Mürrische Indifferenz

Wann werden wir konkret?

Von Götz Paschen

Über ‚mürrische Indifferenz‘ oder ‚trotzige Gelassenheit‘ ist viel diskutiert worden angesichts der Terroranschläge in Deutschland. Unabhängig von politischem Hintergrund und Ursachen bin ich Verfechter dieser Haltung unter einer Voraussetzung: Zielgerichtete Aktivität zur Abschaffung der Gründe für das Desaster. Kein politischer Diskurs, sondern konkretes Handeln. Es ist sinnvoll, im wildesten Getümmel die Ruhe zu bewahren. Und: Gleichzeitig alles dafür zu tun, das Getümmel wieder in ein lebenswertes Miteinander für alle umzubauen.

Mitgefühl
Bei allem politischen Kalkül werden im Ausland auch die Fotos von Dresden 1945 für Hilfe gesorgt haben. Wenn in Kapstadt aufgrund der Klimakatastrophe bald das Trinkwasser abgestellt und rationiert wird, klingeln bei mir die Alarmglocken. Wenn das mindestens zwei Leser interessiert, schreibe ich einen Artikel dazu: Mailen Sie Ihren Wunsch jetzt an goetz.paschen@torfkurier.de. Wenn anderswo wegen unserer Klimakatastrophe das Wasser knapp wird, können wir dann noch weiterleben wie bisher? Wir meint: Sie und ich und nicht die große Politik. Können wir weiterhin unseren Beitrag verweigern, die Katastrophe abzumildern.

Wohlstand
Können wir dann noch in den Urlaub fliegen? Pro Person 42 Quadratmeter bewohnen, ohne weitere Menschen mit ins Haus zu nehmen? Uns aus Bequemlichkeit einen Zweit-/Drittwagen leisten, anstatt mit der Nachbarschaft mehrere zu teilen? Kurzstrecken bis sechs Kilometer ohne Hagelschauer und Transportgewichte mit dem Auto zurücklegen? 59 Kilo Fleisch im Jahr essen? Wann beantworten wir diese Fragen konkret? Wenn es den Portugiesen an den Kragen geht und fünf Jahre später auch uns? Diese Fragen sind 2035 genauso breitenfähig ,wie heute Solarnutzung. Damit war man 1993 auch noch Außenseiter.

Fünf vor zwölf
In den 80er Jahren war es politisch immer Fünf vor Zwölf. Hektisches Gestikulieren scheucht eher Hühner auf als vernünftige Menschen.

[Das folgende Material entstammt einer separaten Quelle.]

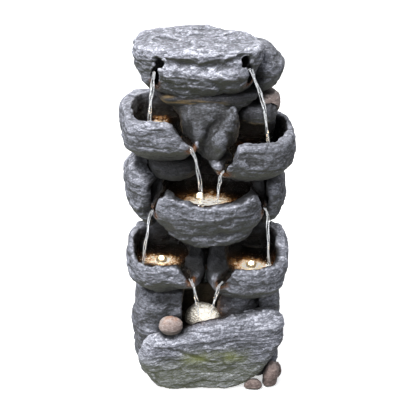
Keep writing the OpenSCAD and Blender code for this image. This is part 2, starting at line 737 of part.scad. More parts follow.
module pump_impeller() {
    color("lightgray") translate([0, chamber_y - 13, axis_z]) rotate([-90, 0, 0]) difference() {
        union() {
            cylinder(h = 2, d = impeller_d);
            translate([0, 0, -18]) cylinder(h = 19, d = 12);
            for (a = [0 : 60 : 300]) rotate(a) translate([3, -0.7,
                1.9]) cube([impeller_d / 2 - 3.6, 1.4, 7]);
            cylinder(h = 9, d = 6.5);
        }
        translate([0, 0, -30]) cylinder(h = 60, d = 2.6);
    }
}

module impeller_shaft() {
    color("silver") translate([0, chamber_y - 36, axis_z]) rotate([-90, 0, 0]) cylinder(h = 34,
        d = 2.5);
}

module pump_intake_cover() {
    color("dimgray") difference() {
        translate([-pump_w / 2 - 2.6, chamber_y - 12, pump_z + 3]) cube([pump_w + 5.2, 20, pump_h - 8]);
        translate([-pump_w / 2 - 0.3, chamber_y - 13, pump_z - 5]) cube([pump_w + 0.6, 13.3,
            pump_h + 10]);
        translate([-pump_w / 2 + 3, chamber_y - 1, pump_z + 6]) cube([pump_w - 6, 6.5, pump_h - 14]);
        // intake slots
        for (x = [-pump_w / 2 + 6 : 5 : -10]) translate([x, chamber_y, pump_z + 9]) cube([2, 12,
            pump_h - 20]);
        for (x = [10 : 5 : pump_w / 2 - 8]) translate([x, chamber_y, pump_z + 9]) cube([2, 12,
            pump_h - 20]);
        translate([0, chamber_y, axis_z]) rotate([-90, 0, 0]) cylinder(h = 12, d = 5.1);
    }
}

// Knob on the cover that opens and closes the intake
module pump_regulator() {
    color("gainsboro") translate([0, chamber_y, axis_z]) rotate([-90, 0, 0]) {
        translate([0, 0, 4]) cylinder(h = 6, d = 5);
        translate([0, 0, 4]) cylinder(h = 1.2, d = 8);
        translate([0, 0, 8.3]) cylinder(h = 3, d = 13);
        translate([-1.5, -6, 8.3]) cube([3, 12, 6]);
    }
}

module pump_cups() {
    color("dimgray") for (x = [-18, 18], y = [-12, 12]) translate([x, pump_y + y, floor_z]) {
        cylinder(h = 1.2, d = 13);
        cylinder(h = pump_z - floor_z, d = 6);
    }
}

module riser_tube() {
    color("lightcyan") translate([0, tube_y, pump_z + pump_h + 4]) difference() {
        cylinder(h = nozzle_z - (pump_z + pump_h + 4), d = tube_d);
        translate([0, 0, -1]) cylinder(h = 2 * big, d = tube_bore);
    }
}

module tube_clips() {
    color("dimgray") for (z = [290, 420]) difference() {
        union() {
            translate([0, tube_y, z]) cylinder(h = 10, d = tube_d + 5);
            translate([-4, column_front + wall + 0.1, z]) cube([8,
                tube_y - column_front - wall - tube_d / 2, 10]);
        }
        translate([0, tube_y, z - 1]) cylinder(h = 12, d = tube_d + 0.1);
    }
}

module top_nozzle() {
    color("black") translate([0, tube_y, nozzle_z]) difference() {
        union() {
            translate([0, 0, -14]) cylinder(h = 14, d = tube_bore - 0.2);
            cylinder(h = 3, d = tube_d + 6);
            cylinder(h = 10, d1 = tube_d, d2 = tube_bore);
        }
        translate([0, 0, -20]) cylinder(h = 40, d = 6);
    }
}

// ---------- lamps ----------

module lamp_bore(at) {
    translate([at.x, at.y, at.z - 30]) cylinder(h = 40, d = lamp_stem_d + 0.1);
}

module lamp_holder(at) {
    color("black") translate(at) difference() {
        union() {
            cylinder(h = 4, d = lamp_flange_d);
            translate([0, 0, -13]) cylinder(h = 14, d = lamp_stem_d);
        }
        translate([0, 0, 1]) cylinder(h = 4, d = lens_d + 0.2);
    }
}

module lamp_lens(at) {
    color("lightyellow") translate([at.x, at.y, at.z + 1]) {
        cylinder(h = 4, d = lens_d);
        translate([0, 0, 4]) rotate_extrude() intersection() {
            circle(d = lens_d);
            square(lens_d);
        }
    }
}

// Leads from the lamps back into the column stones, down to a splice in the base
module lamp_wiring() {
    color("black") carved() {
        for (lamp = [lamp_upper_left, lamp_upper_right, lamp_middle, lamp_lower_left, lamp_lower_right])
            tube_run([lamp - [0, 0, 15.5], [lamp.x * 0.8, -14, lamp.z - 20],
                [lamp.x * 0.8, 24, lamp.z - 22],
                [lamp.x * 0.5, 62, lamp.z - 40], [lamp.x * 0.2, 70, 160]], lead_r);
        tube_run([[-16, 70, 160], [20, 70, 158], splice_at], lead_r);
        tube_run([lamp_splash - [0, 0, 15.5], [44, 20, 88], splice_at], lead_r);
    }
}

module lead_splice() {
    color("black") translate(splice_at) rotate([-90, 0, 0]) cylinder(h = 24, d = 13);
}

// The pump's lead, from its housing through the splice to the gland
module pump_lead() {
    color("black") carved() {
        tube_run([[16, pump_y - 8, pump_z + pump_h + 1], [20, pump_y - 8, 92],
            splice_at - [0, 1, 8]], pump_lead_r);
        tube_run([splice_at + [0, 25, 0], [gland_x, back_flat - 12, gland_z],
            [gland_x, back_flat + 9, gland_z]], pump_lead_r);
    }
}

module cable_gland() {
    color("black") translate([gland_x, back_flat, gland_z]) rotate([-90, 0, 0]) difference() {
        union() {
            translate([0, 0, -wall - 4]) cylinder(h = wall + 5, d = 12);
            cylinder(h = 4, d = 20);
            cylinder(h = 9, d1 = 14, d2 = 9);
        }
        translate([0, 0, -30]) cylinder(h = 60, d = 6);
    }
}

module rubber_feet() {
    color("black") for (x = [-92, 88], y = [-58, 78]) translate([x, y, 0]) cylinder(h = foot_h, d = 22);
}

base_basin();
front_slab();
round_pebble();
foot_pebbles();
splash_shelf();
splash_stone();
column_stone_low();
column_stone_mid();
column_stone_high();
lower_left_bowl();
lower_right_bowl();
lower_neck_stone();
middle_bowl();
middle_ledge_stone();
middle_left_rock();
middle_right_rock();
middle_neck_stone();
upper_left_bowl();
upper_right_bowl();
saddle_stone();
right_neck_stone_low();
right_neck_stone_high();
upper_neck_slab();
top_bowl();
cap_stone();
crown_rock();
access_door();
door_hinge_pin();
door_latch();
latch_screw();
pump_housing();
pump_intake_cover();
pump_regulator();
pump_impeller();
impeller_shaft();
pump_outlet();
pump_cups();
riser_tube();
tube_clips();
top_nozzle();
lamp_holder(lamp_upper_left);  // lamp_holder_upper_left
lamp_holder(lamp_upper_right);  // lamp_holder_upper_right
lamp_holder(lamp_middle);  // lamp_holder_middle
lamp_holder(lamp_lower_left);  // lamp_holder_lower_left
lamp_holder(lamp_lower_right);  // lamp_holder_lower_right
lamp_holder(lamp_splash);  // lamp_holder_splash
lamp_lens(lamp_upper_left);  // lamp_lens_upper_left
lamp_lens(lamp_upper_right);  // lamp_lens_upper_right
lamp_lens(lamp_middle);  // lamp_lens_middle
lamp_lens(lamp_lower_left);  // lamp_lens_lower_left
lamp_lens(lamp_lower_right);  // lamp_lens_lower_right
lamp_lens(lamp_splash);  // lamp_lens_splash
lamp_wiring();
lead_splice();
pump_lead();
cable_gland();
rubber_feet();
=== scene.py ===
import json
import math

import bpy
import numpy as np
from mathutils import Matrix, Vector
from mathutils.bvhtree import BVHTree


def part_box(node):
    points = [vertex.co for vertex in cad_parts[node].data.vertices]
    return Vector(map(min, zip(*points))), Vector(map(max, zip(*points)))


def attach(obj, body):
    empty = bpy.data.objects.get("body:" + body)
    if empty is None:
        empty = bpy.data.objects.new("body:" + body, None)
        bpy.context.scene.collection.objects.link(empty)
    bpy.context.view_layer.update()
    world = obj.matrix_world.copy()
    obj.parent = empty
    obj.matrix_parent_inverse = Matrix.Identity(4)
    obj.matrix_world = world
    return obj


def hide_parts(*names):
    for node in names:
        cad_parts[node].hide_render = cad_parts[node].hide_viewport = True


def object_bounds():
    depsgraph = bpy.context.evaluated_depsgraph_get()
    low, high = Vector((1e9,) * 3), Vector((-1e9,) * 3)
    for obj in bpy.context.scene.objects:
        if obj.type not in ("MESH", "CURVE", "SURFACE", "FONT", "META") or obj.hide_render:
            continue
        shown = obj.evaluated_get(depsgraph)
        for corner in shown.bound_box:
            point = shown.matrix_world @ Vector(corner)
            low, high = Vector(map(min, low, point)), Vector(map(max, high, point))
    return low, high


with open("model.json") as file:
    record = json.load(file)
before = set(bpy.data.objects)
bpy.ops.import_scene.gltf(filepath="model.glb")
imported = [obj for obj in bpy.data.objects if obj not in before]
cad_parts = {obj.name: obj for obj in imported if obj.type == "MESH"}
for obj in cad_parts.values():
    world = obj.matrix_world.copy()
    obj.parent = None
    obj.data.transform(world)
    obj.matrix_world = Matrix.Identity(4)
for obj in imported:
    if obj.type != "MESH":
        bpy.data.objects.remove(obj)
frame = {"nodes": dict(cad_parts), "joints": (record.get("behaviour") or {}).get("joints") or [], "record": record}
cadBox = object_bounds()
scene = bpy.context.scene
mm = 0.001


# small helpers for picking, adding and finishing pieces

def clearSelection():
    if bpy.context.object and bpy.context.object.mode != "OBJECT":
        bpy.ops.object.mode_set(mode="OBJECT")
    bpy.ops.object.select_all(action="DESELECT")


def makeActive(piece):
    clearSelection()
    piece.select_set(True)
    bpy.context.view_layer.objects.active = piece


def addModifier(piece, kind, apply=True, **settings):
    modifier = piece.modifiers.new(kind.title(), kind)
    for key, value in settings.items():
        setattr(modifier, key, value)
    if apply:
        makeActive(piece)
        bpy.ops.object.modifier_apply(modifier=modifier.name)
    return modifier


def settle(piece, name):
    # place, turn and size go into the mesh, so the object stands at the origin
    makeActive(piece)
    bpy.ops.object.transform_apply(location=True, rotation=True, scale=True)
    piece.name = name
    piece.data.name = name
    return piece


def editAll(operation, **settings):
    # one edit made on every part of the active piece
    bpy.ops.object.mode_set(mode="EDIT")
    bpy.ops.mesh.select_all(action="SELECT")
    operation(**settings)
    bpy.ops.object.mode_set(mode="OBJECT")


def coat(piece, material):
    makeActive(piece)
    bpy.ops.object.shade_smooth()
    piece.data.materials.append(material)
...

Innovative Ideen sind im besten Fall: Sozialverträglich, gut organisiert, Lebensgefühl entfaltend, nur bedingt hart beschneidend … Erstmal die Hektik raus aus dem Diskurs: Mürrische Indifferenz in der Haltung, nicht im Herzen. Es hilft in Kapstadt keinem (haben Sie die Mail schon geschrieben?), wenn Sie jetzt wegen der Wasserknappheit Geschrei veranstalten. Es hilft, wenn Sie die nächste Kurzstrecke zum Kontoauszugdrucker mit dem Fahrrad fahren. Das ist nichts? Sie unterschätzen den Faktor Masse.

Jeder Tropfen hilft
‚Jeder Tropfen hilft‘, sagte der Vater, dessen Sohn mit dem Schiff auf Grund gelaufen war, und pisste in den Arno (Fluss in der Toskana). Mir gefällt das Zitat. – Wer sein Phlegma pflegt, negiert seine Verantwortung. Alle anderen pissen jetzt mit dem Vater in den Arno, in der Hoffnung, eine vernünftige Welle zu erzeugen. Große Schlachten gewinnen wir nicht mit Zweifel und Verharren. In dem Bewusstsein, politisch aktiv zu sein, wird kleines Handeln relevant. Politische Orte sind Fahrradsattel, Gemüsestand, Vereinsehrenamt, Familienmittagstisch, Bahnhof, regionaler stationärer Handel und grundsätzlich alle Konsumorte. Wer bewusst handelt, verliert seine Ohnmacht. ‚Die da oben in Politik und Wirtschaft‘ kommen an aktiven Bürgern und kritischen Konsumenten nicht vorbei.

Lust abschneiden
Das will keiner. Nichts gegen vernünftige Versorgung. Aber Wohlstand ist nicht zwingend Vergnügen. Stellen Sie sich samstags an die Konsumpaläste und schauen Sie durch die Windschutzscheiben. Sehen Sie lachende Gesichter? Volle Konten, Chromglanz und schickes Essen, das soll es sein? Lebensglück entsteht durch menschliche Nähe und Erfolge. Die können auch handwerklich, sportlich oder musisch sein. Was hätten Sie lieber: Einen fünfstelligen Konsumgutschein oder die Kompetenz, Klavier zu spielen, wie der größte Könner in Ihrem privaten Umfeld?

Torftipp: Wohlstand neu definieren. Klavier leihen. Jetzt anfangen. Oder wöchentlich zweimal laufen gehen.